By the time Crestview offered its shares to Oxbow for repurchase in 2015, the original parties to the LLC Agreement had received far more than 1.5 times their respective investments in dividends alone. The company declined to repurchase the shares, and Crestview invoked its right to compel an Exit Sale. After a prospective purchaser made an offer to buy the company, however, Mr. Koch and Oxbow’s lawyers began arguing that two investment vehicles, which had made small investments in the company in 2011, prevented an Exit Sale. They argued that because the sale price combined with prior dividends would not result in a 1.5 times return to these small investors, and the LLC Agreement required all LLC members to participate in an Exit Sale, no sale could occur. They further argued that a series of other requirements for an Exit Sale in the LLC Agreement prevented Crestview from making a “top-up” or “make-whole” payment to these small investors to get them to the 1.5 times threshold. Quinn Emanuel and Crestview disputed that the small investors were LLC members entitled to the 1.5 times provision, and argued that even if they were, the Agreement permitted members to be “left behind” in an Exit Sale.

Mr. Koch and Oxbow sued Crestview to prevent the sale, Crestview counterclaimed, and the parties both moved for summary judgment on their respective plain-meaning interpretations of the LLC Agreement. At that stage, the Court ruled in Oxbow’s favor, finding that the small investors were LLC members entitled to the protection of the 1.5 times provision, and that the Exit Sale required all members to participate or else no sale could occur. However, the Court noted that Crestview’s argument that “given the overall structure of the agreement and the concept of the Exit Sale, they never would have agreed that investors with a stake as small as the Small Holders’ would be able to block the operation of the Exit Sale Right” was “an implied covenant argument” and a “fairly litigable” one.

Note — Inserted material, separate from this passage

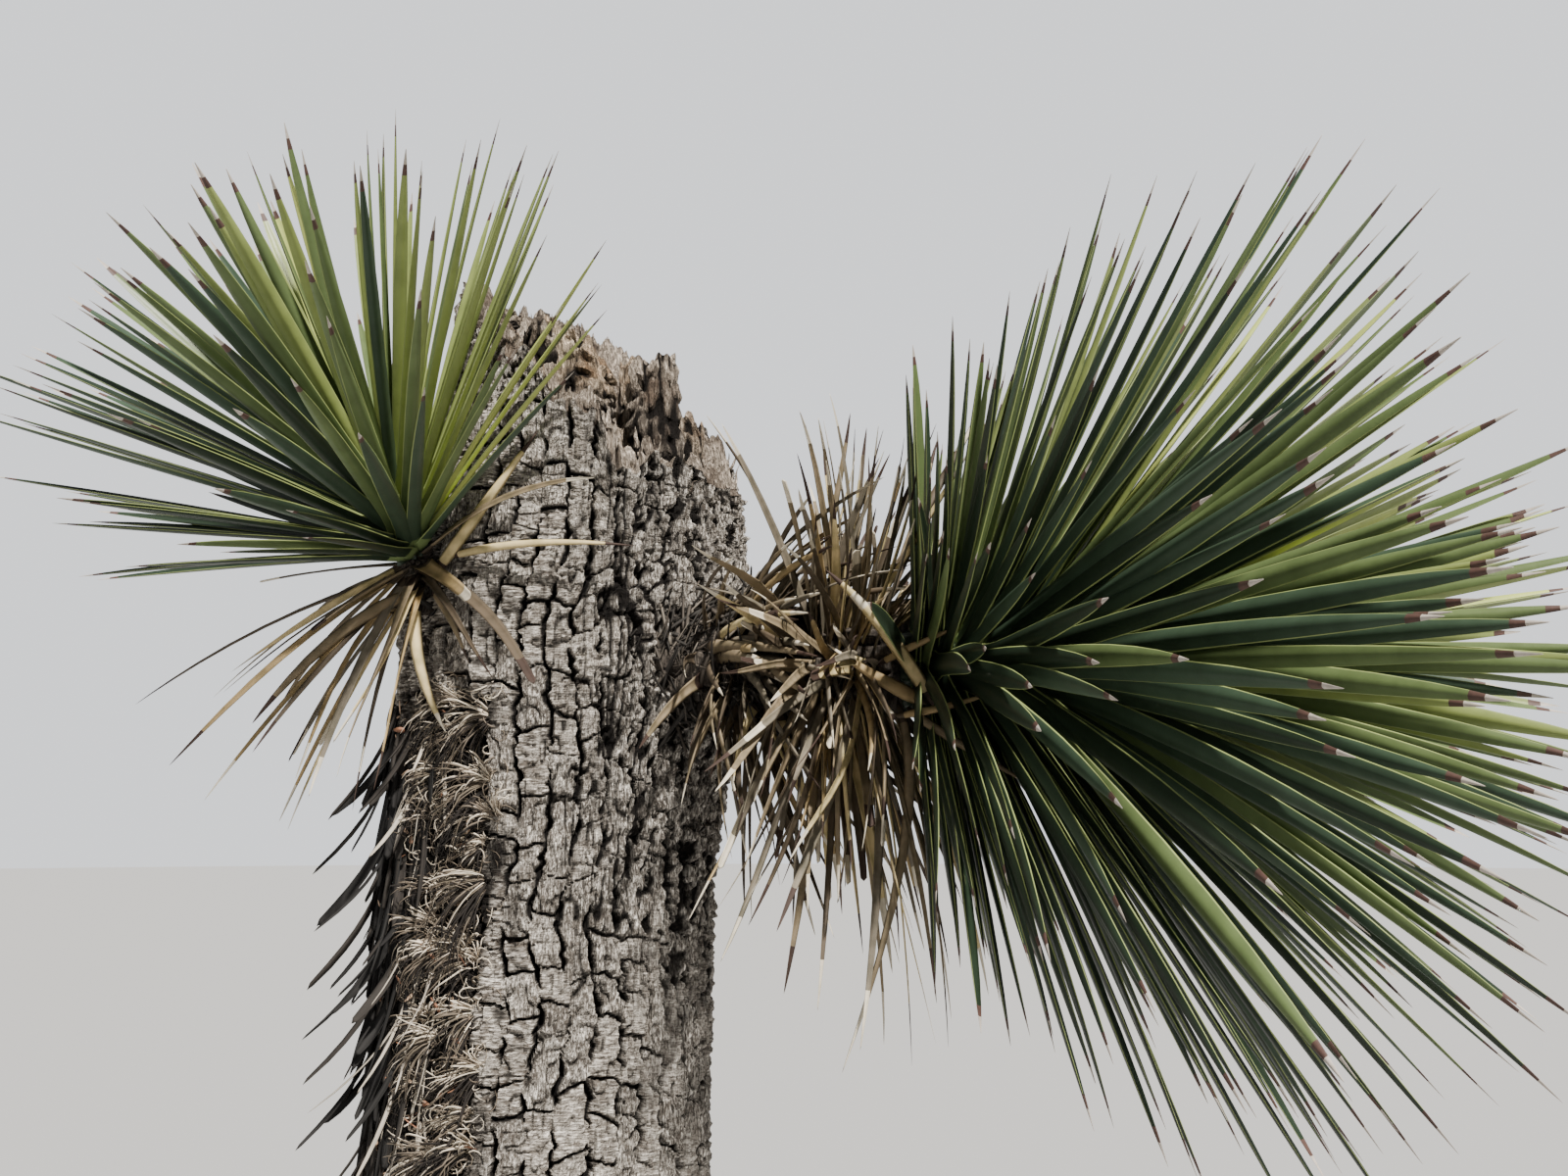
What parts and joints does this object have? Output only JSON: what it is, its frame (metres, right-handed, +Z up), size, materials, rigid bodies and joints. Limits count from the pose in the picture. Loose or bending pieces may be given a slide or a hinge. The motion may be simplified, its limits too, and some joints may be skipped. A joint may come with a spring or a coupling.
{
  "type": "joshua tree",
  "caption": "Broken-topped joshua tree: a flared trunk, a green rosette on a short spur at the left, and a bough with dead leaves and a large rosette at the right.",
  "frame": {"origin": "centre of the flat cut under the trunk, at ground level", "axes": "+Z up the trunk, +X to the side of the large rosette, -Y to the front, where the small rosette and the bough also lean"},
  "size_m": [1.0479, 0.6731, 2.0273],
  "materials": {
    "bark": "rough, cracked into plates",
    "green_leaves": "smooth, slightly waxy",
    "dead_leaves": "dry",
    "old_leaf_bases": "dry and fibrous"
  },
  "bodies": {
    "root": {"trunk": "bark", "right_bough": "bark", "left_spur": "bark", "right_rosette": "green_leaves", "left_rosette": "green_leaves", "right_dead_leaves": "dead_leaves", "left_dead_leaves": "dead_leaves", "leaf_base_strip_upper": "old_leaf_bases", "leaf_base_strip_middle": "old_leaf_bases", "leaf_base_strip_lower": "old_leaf_bases"}
  },
  "joints": []
}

Crestview and Quinn Emanuel pressed forward with an implied covenant claim, and the case went to trial in July 2017. Crestview showed at trial that when the small investors made their investments, the company’s board failed to determine what rights these investors would have under the LLC Agreement, as the agreement required. The Crestview-appointed board members testified credibly that had the question been raised at the time, they would have insisted that the small investors not be entitled to the 1.5 times investment protection, and at the very least would have insisted that they have the right to make a top-up payment to these investors to ensure an Exit Sale could occur. Crestview also introduced documents and testimony into evidence showing that Koch himself did not believe the LLC Agreement prevented a top-up payment until one of the company’s lawyers invented it as a “fun new theory” to prevent an Exit Sale in 2016 – nearly a decade after the Agreement was executed.

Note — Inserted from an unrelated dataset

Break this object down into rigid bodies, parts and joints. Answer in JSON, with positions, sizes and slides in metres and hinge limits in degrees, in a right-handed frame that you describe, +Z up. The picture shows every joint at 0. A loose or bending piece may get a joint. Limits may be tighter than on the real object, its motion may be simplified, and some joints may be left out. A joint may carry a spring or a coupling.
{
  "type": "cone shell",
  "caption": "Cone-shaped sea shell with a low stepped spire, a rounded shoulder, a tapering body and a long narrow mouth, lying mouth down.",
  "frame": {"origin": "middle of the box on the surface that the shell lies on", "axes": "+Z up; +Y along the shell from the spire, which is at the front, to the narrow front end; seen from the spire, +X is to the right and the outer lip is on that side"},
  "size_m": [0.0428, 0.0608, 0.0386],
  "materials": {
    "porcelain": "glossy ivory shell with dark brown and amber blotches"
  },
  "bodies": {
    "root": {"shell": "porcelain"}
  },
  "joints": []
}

The Court’s post-trial decision validated Crestview’s implied covenant approach. The Court held that “[b]y failing to follow proper formalities, [Koch and Oxbow] created a gap regarding the terms on which the Small Holders became members.” The Court credited Crestview’s testimony that Crestview “never would have consented to admitting the Small Holders if they had understood that the admission would reset the 1.5x Clause,” and that Koch and Oxbow would not have insisted that Crestview could not top-up the small investors to get them to the 1.5 times return. The Court also concluded that Koch’s LLC Agreement construction was lawyer-driven, and did not reflect the parties’ reasonable expectations at the time of contracting. The Court thus concluded that “issues of compelling fairness call for deploying the implied covenant.”

The Oxbow Carbon result teaches at least two lessons. First, when faced with a loss on the plain meaning of a contract at summary judgment, parties who can later show that the court-determined plain meaning is at odds with the parties’ reasonable expectations at the time of contracting should consider an implied covenant theory. Second, when advancing such a theory, a party should vigorously pursue document discovery, including from counsel where possible. Quinn Emanuel unearthed significant evidence proving that Oxbow’s lawyers invented the “fun new theory” long after the LLC Agreement was executed – thus proving Mr. Koch did not believe in that construction of the LLC Agreement at the time of contracting. Because the decision about whether the implied covenant of good faith and fair dealing applies to a given situation is “fact-intensive,” as the Oxbow Carbon Court noted, carefully crafted and vigorous discovery efforts can be the difference between winning and losing on an implied covenant theory at trial.